**WORK INSTRUCTIONS**
Extract all lines that hold "have" from the records below.

**SUPPLIED MATERIAL**
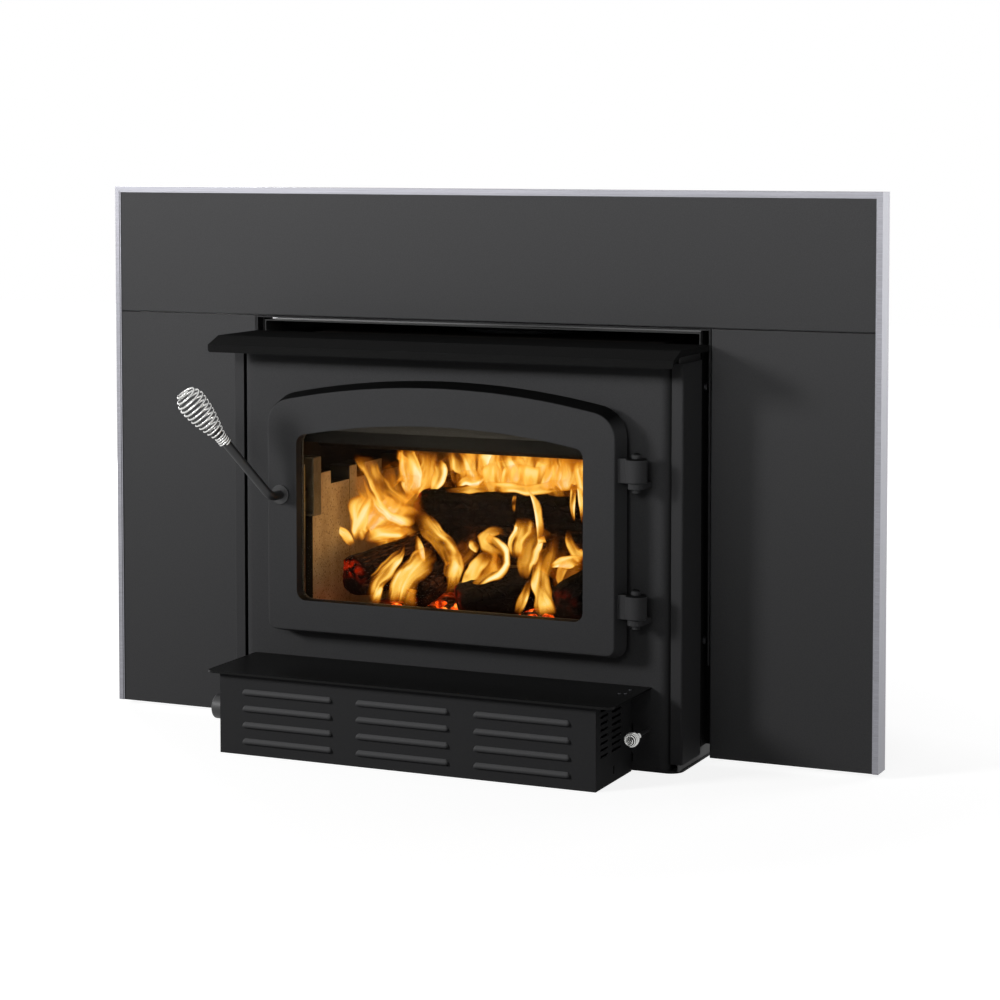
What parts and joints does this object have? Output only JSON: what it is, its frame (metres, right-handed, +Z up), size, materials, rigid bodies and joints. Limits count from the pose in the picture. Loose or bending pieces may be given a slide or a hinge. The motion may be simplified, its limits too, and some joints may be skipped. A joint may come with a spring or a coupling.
{
  "type": "fireplace insert",
  "caption": "Wood-burning fireplace insert with a steel surround, arched glazed door, coil-spring handle, lined firebox, hot-air hood and a fan housing under an ash lip.",
  "frame": {"origin": "hearth floor under the middle of the insert, on the wall plane that the back of the surround touches", "axes": "+X right seen from the room, +Y into the fireplace, +Z up"},
  "size_m": [1.118, 0.663, 0.7405],
  "materials": {
    "black_steel": "satin powder coat",
    "stove_paint": "matte stove paint",
    "bare_steel": "matte primer on plate steel",
    "housing_paint": "matte stove paint",
    "cast_door": "matte stove paint on cast iron",
    "trim_aluminium": "satin anodised",
    "strip_aluminium": "satin grey",
    "firebrick": "rough refractory",
    "fibre_board": "matte pressed fibre",
    "stainless": "heat-tinted",
    "zinc_screws": "dull zinc",
    "ceramic_glass": "clear",
    "rope_fibre": "braided glass fibre",
    "zinc_sheet": "zinc plated",
    "dark_steel": "black",
    "bright_spring": "bright nickel",
    "motor_paint": "satin black",
    "fan_sheet": "mill finish",
    "black_plastic": "matte"
  },
  "bodies": {
    "root": {"faceplate_top": "black_steel", "faceplate_left": "black_steel", "faceplate_right": "black_steel", "base_plate": "stove_paint", "front_plate": "stove_paint", "cheek_left": "stove_paint", "cheek_right": "stove_paint", "hot_air_hood": "stove_paint", "ash_lip": "stove_paint", "door_seat": "stove_paint", "latch_guard": "stove_paint", "air_wash_deflector": "stove_paint", "hinge_brackets": "stove_paint", "faceplate_brackets": "stove_paint", "jacket_left": "bare_steel", "jacket_right": "bare_steel", "jacket_back": "bare_steel", "jacket_top": "bare_steel", "firebox_floor": "bare_steel", "firebox_left": "bare_steel", "firebox_right": "bare_steel", "firebox_back": "bare_steel", "firebox_top": "bare_steel", "flue_collar": "bare_steel", "air_box": "bare_steel", "blower_housing": "housing_paint", "trim_top": "trim_aluminium", "trim_left": "trim_aluminium", "trim_right": "trim_aluminium", "opening_frame": "strip_aluminium", "floor_bricks": "firebrick", "side_bricks_left": "firebrick", "side_bricks_right": "firebrick", "back_bricks": "firebrick", "baffle_board": "fibre_board", "air_tubes": "stainless", "faceplate_screws": "zinc_screws", "lip_screws": "zinc_screws", "blower_scrolls": "zinc_sheet", "hinge_pins": "dark_steel", "blower_motor": "motor_paint", "speed_control": "black_plastic"},
    "door": {"door_frame": "cast_door", "door_glass": "ceramic_glass", "glass_gasket": "rope_fibre", "door_gasket": "rope_fibre", "glass_retainers": "zinc_sheet", "retainer_screws": "zinc_screws", "handle_bushing": "dark_steel"},
    "handle": {"handle_rod": "dark_steel", "handle_coil": "bright_spring", "latch_cam": "dark_steel", "cam_nut": "zinc_screws"},
    "air_control": {"air_rod": "dark_steel", "air_coil": "bright_spring", "damper_plate": "zinc_sheet"},
    "speed_knob": {"speed_knob": "black_plastic"},
    "fan_rotor": {"blower_shaft": "dark_steel", "fan_wheels": "fan_sheet"}
  },
  "joints": [
    {"name": "door_swing", "type": "hinge", "parent": "root", "child": "door", "pos_m": [0.273, -0.138, 0.3], "axis": [0, 0, 1], "range_deg": [0, 135]},
    {"name": "handle_turn", "type": "hinge", "parent": "door", "child": "handle", "pos_m": [-0.229, -0.151, 0.334], "axis": [0, -1, 0], "range_deg": [0, 90]},
    {"name": "air_slide", "type": "slide", "parent": "root", "child": "air_control", "axis": [0, -1, 0], "range_m": [-0.03, 0.03]},
    {"name": "knob_turn", "type": "hinge", "parent": "root", "child": "speed_knob", "pos_m": [-0.286, -0.213, 0.056], "axis": [-1, 0, 0], "range_deg": [0, 270]},
    {"name": "fan_spin", "type": "hinge", "parent": "root", "child": "fan_rotor", "pos_m": [-0.009, -0.172, 0.05], "axis": [1, 0, 0], "continuous": true}
  ]
}
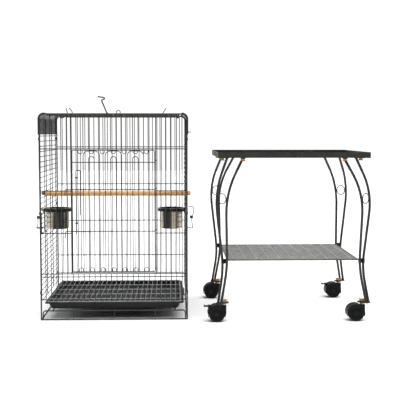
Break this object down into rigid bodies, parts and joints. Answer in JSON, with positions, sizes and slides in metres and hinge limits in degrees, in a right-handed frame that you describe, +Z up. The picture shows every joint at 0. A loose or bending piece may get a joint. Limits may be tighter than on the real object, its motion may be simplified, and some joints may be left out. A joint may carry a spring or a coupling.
{
  "type": "bird cage with rolling stand",
  "caption": "Wire bird cage with a front door, opening roof, feeders, perch and tray, beside its square wire stand on swivel casters with a wire shelf.",
  "frame": {"origin": "on the floor, under the middle of the box round the cage and the stand", "axes": "+X from the cage towards the stand, -Y towards the cage door, +Z up"},
  "size_m": [1.0537, 0.5159, 0.699],
  "materials": {
    "wire_paint": "hammertone powder coat",
    "cover_paint": "satin powder coat",
    "tray_paint": "satin, blue black",
    "zinc_wire": "zinc plated wire",
    "cup_steel": "mirror polished stainless",
    "black_plastic": "moulded, fine grain",
    "gloss_black_plastic": "moulded, satin gloss",
    "wood": "sanded hardwood dowel, clear lacquer",
    "steel": "turned steel",
    "brass_fasteners": "yellow zinc plated"
  },
  "bodies": {
    "cage": {"front_panel": "wire_paint", "back_panel": "wire_paint", "side_panel_left": "wire_paint", "side_panel_right": "wire_paint", "corner_cover_left": "cover_paint", "corner_cover_right": "cover_paint", "roof_rails": "wire_paint", "panel_clips": "cover_paint", "base_frame": "wire_paint", "cover_peg": "wire_paint", "perch_dowel": "wood", "perch_screws": "steel", "perch_knob": "wood", "perch_nut": "black_plastic", "feeder_bolts": "steel", "feeder_ring_left": "black_plastic", "feeder_ring_right": "black_plastic"},
    "front_door": {"front_door": "wire_paint", "door_arcs": "wire_paint", "latch_guides": "wire_paint"},
    "door_latch": {"door_latch": "wire_paint", "latch_handle": "wire_paint"},
    "roof_left": {"roof_left": "wire_paint"},
    "roof_right": {"roof_right": "wire_paint", "roof_catch": "wire_paint"},
    "roof_latch": {"roof_latch": "wire_paint"},
    "feeder_flap_left": {"feeder_flap_left": "wire_paint"},
    "feeder_flap_right": {"feeder_flap_right": "wire_paint"},
    "feeder_hook_left": {"feeder_handle_left": "wire_paint"},
    "feeder_hook_right": {"feeder_handle_right": "wire_paint"},
    "feeder_cup_left": {"feeder_cup_left": "cup_steel"},
    "feeder_cup_right": {"feeder_cup_right": "cup_steel"},
    "tray": {"tray": "tray_paint"},
    "floor_grille": {"floor_grille": "zinc_wire"},
    "stand": {"stand_top_frame": "wire_paint", "leg_front_left": "wire_paint", "leg_front_right": "wire_paint", "leg_back_left": "wire_paint", "leg_back_right": "wire_paint", "leg_bolts": "brass_fasteners", "leg_nuts": "brass_fasteners", "shelf": "zinc_wire", "shelf_clamps": "black_plastic", "caster_stems": "steel", "caster_nuts": "brass_fasteners"},
    "caster_front_left": {"caster_hood_front_left": "gloss_black_plastic", "caster_axle_front_left": "steel"},
    "wheels_front_left": {"caster_wheels_front_left": "black_plastic"},
    "caster_front_right": {"caster_hood_front_right": "gloss_black_plastic", "caster_axle_front_right": "steel"},
    "wheels_front_right": {"caster_wheels_front_right": "black_plastic"},
    "caster_back_left": {"caster_hood_back_left": "gloss_black_plastic", "caster_axle_back_left": "steel"},
    "wheels_back_left": {"caster_wheels_back_left": "black_plastic"},
    "caster_back_right": {"caster_hood_back_right": "gloss_black_plastic", "caster_axle_back_right": "steel"},
    "wheels_back_right": {"caster_wheels_back_right": "black_plastic"},
    "brake_front_left": {"brake_pedal_front_left": "gloss_black_plastic"},
    "brake_back_right": {"brake_pedal_back_right": "gloss_black_plastic"}
  },
  "joints": [
    {"name": "front_door_hinge", "type": "hinge", "parent": "cage", "child": "front_door", "pos_m": [-0.1459, -0.2012, 0.3], "axis": [0, 0, 1], "range_deg": [0, 110]},
    {"name": "door_latch_lift", "type": "slide", "parent": "front_door", "child": "door_latch", "axis": [0, 0, 1], "range_m": [0, 0.014]},
    {"name": "roof_left_hinge", "type": "hinge", "parent": "cage", "child": "roof_left", "pos_m": [-0.4792, 0.0272, 0.6385], "axis": [0, -1, 0], "range_deg": [0, 100]},
    {"name": "roof_right_hinge", "type": "hinge", "parent": "cage", "child": "roof_right", "pos_m": [-0.0752, 0.0272, 0.6385], "axis": [0, 1, 0], "range_deg": [0, 100]},
    {"name": "roof_latch_turn", "type": "hinge", "parent": "roof_left", "child": "roof_latch", "pos_m": [-0.2962, -0.1778, 0.643], "axis": [0, 1, 0], "range_deg": [0, 60]},
    {"name": "feeder_flap_left_hinge", "type": "hinge", "parent": "cage", "child": "feeder_flap_left", "pos_m": [-0.50145, -0.1428, 0.2705], "axis": [0, -1, 0], "range_deg": [0, 110]},
    {"name": "feeder_flap_right_hinge", "type": "hinge", "parent": "cage", "child": "feeder_flap_right", "pos_m": [-0.05295, -0.1428, 0.2705], "axis": [0, 1, 0], "range_deg": [0, 110]},
    {"name": "feeder_hook_left_turn", "type": "hinge", "parent": "feeder_flap_left", "child": "feeder_hook_left", "pos_m": [-0.5202, -0.1244, 0.317], "axis": [0, 1, 0], "range_deg": [0, 170]},
    {"name": "feeder_hook_right_turn", "type": "hinge", "parent": "feeder_flap_right", "child": "feeder_hook_right", "pos_m": [-0.0342, -0.1244, 0.317], "axis": [0, 1, 0], "range_deg": [0, 170]},
    {"name": "feeder_cup_left_lift", "type": "slide", "parent": "cage", "child": "feeder_cup_left", "axis": [0, 0, 1], "range_m": [0, 0.07]},
    {"name": "feeder_cup_right_lift", "type": "slide", "parent": "cage", "child": "feeder_cup_right", "axis": [0, 0, 1], "range_m": [0, 0.07]},
    {"name": "tray_slide", "type": "slide", "parent": "cage", "child": "tray", "axis": [0, -1, 0], "range_m": [0, 0.42]},
    {"name": "floor_grille_slide", "type": "slide", "parent": "cage", "child": "floor_grille", "axis": [0, -1, 0], "range_m": [0, 0.4]},
    {"name": "stand_roll", "type": "slide", "parent": "cage", "child": "stand", "axis": [1, 0, 0], "range_m": [0, 0.3]},
    {"name": "caster_swivel_front_left", "type": "hinge", "parent": "stand", "child": "caster_front_left", "pos_m": [0.0638, -0.2318, 0.05], "axis": [0, 0, 1], "continuous": true},
    {"name": "wheel_spin_front_left", "type": "hinge", "parent": "caster_front_left", "child": "wheels_front_left", "pos_m": [0.0418, -0.2318, 0.025], "axis": [0, 1, 0], "continuous": true},
    {"name": "caster_swivel_front_right", "type": "hinge", "parent": "stand", "child": "caster_front_right", "pos_m": [0.4978, -0.2318, 0.05], "axis": [0, 0, 1], "continuous": true},
    {"name": "wheel_spin_front_right", "type": "hinge", "parent": "caster_front_right", "child": "wheels_front_right", "pos_m": [0.4758, -0.2318, 0.025], "axis": [0, 1, 0], "continuous": true},
    {"name": "caster_swivel_back_left", "type": "hinge", "parent": "stand", "child": "caster_back_left", "pos_m": [0.0638, 0.2022, 0.05], "axis": [0, 0, 1], "continuous": true},
    {"name": "wheel_spin_back_left", "type": "hinge", "parent": "caster_back_left", "child": "wheels_back_left", "pos_m": [0.0418, 0.2022, 0.025], "axis": [0, 1, 0], "continuous": true},
    {"name": "caster_swivel_back_right", "type": "hinge", "parent": "stand", "child": "caster_back_right", "pos_m": [0.4978, 0.2022, 0.05], "axis": [0, 0, 1], "continuous": true},
    {"name": "wheel_spin_back_right", "type": "hinge", "parent": "caster_back_right", "child": "wheels_back_right", "pos_m": [0.4758, 0.2022, 0.025], "axis": [0, 1, 0], "continuous": true},
    {"name": "brake_pedal_front_left_press", "type": "hinge", "parent": "caster_front_left", "child": "brake_front_left", "pos_m": [0.0178, -0.2318, 0.047], "axis": [0, -1, 0], "range_deg": [0, 12]},
    {"name": "brake_pedal_back_right_press", "type": "hinge", "parent": "caster_back_right", "child": "brake_back_right", "pos_m": [0.4518, 0.2022, 0.047], "axis": [0, -1, 0], "range_deg": [0, 12]}
  ]
}
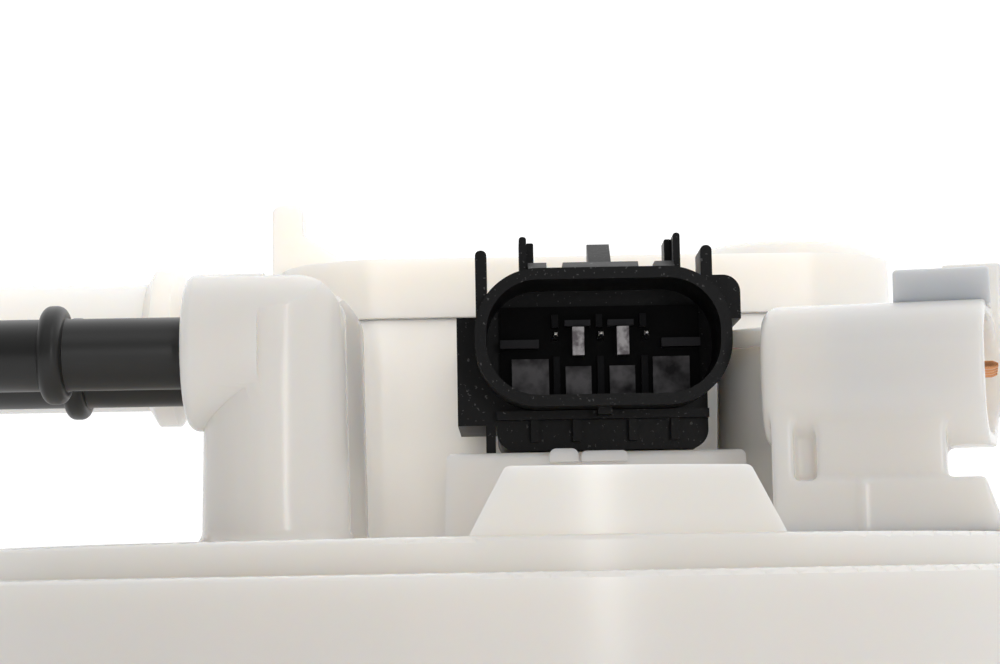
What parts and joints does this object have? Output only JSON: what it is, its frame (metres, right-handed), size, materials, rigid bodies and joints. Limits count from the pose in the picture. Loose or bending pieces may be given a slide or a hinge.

**COMPLETED EXERCISE**
What parts and joints does this object have? Output only JSON: what it is, its frame (metres, right-handed, +Z up), size, materials, rigid bodies and joints. Limits count from the pose in the picture. Loose or bending pieces may be given a slide or a hinge. The motion may be simplified, its limits too, and some joints may be skipped. A joint may come with a spring or a coupling.
What parts and joints does this object have? Output only JSON: what it is, its frame (metres, right-handed), size, materials, rigid bodies and joints. Limits count from the pose in the picture. Loose or bending pieces may be given a slide or a hinge.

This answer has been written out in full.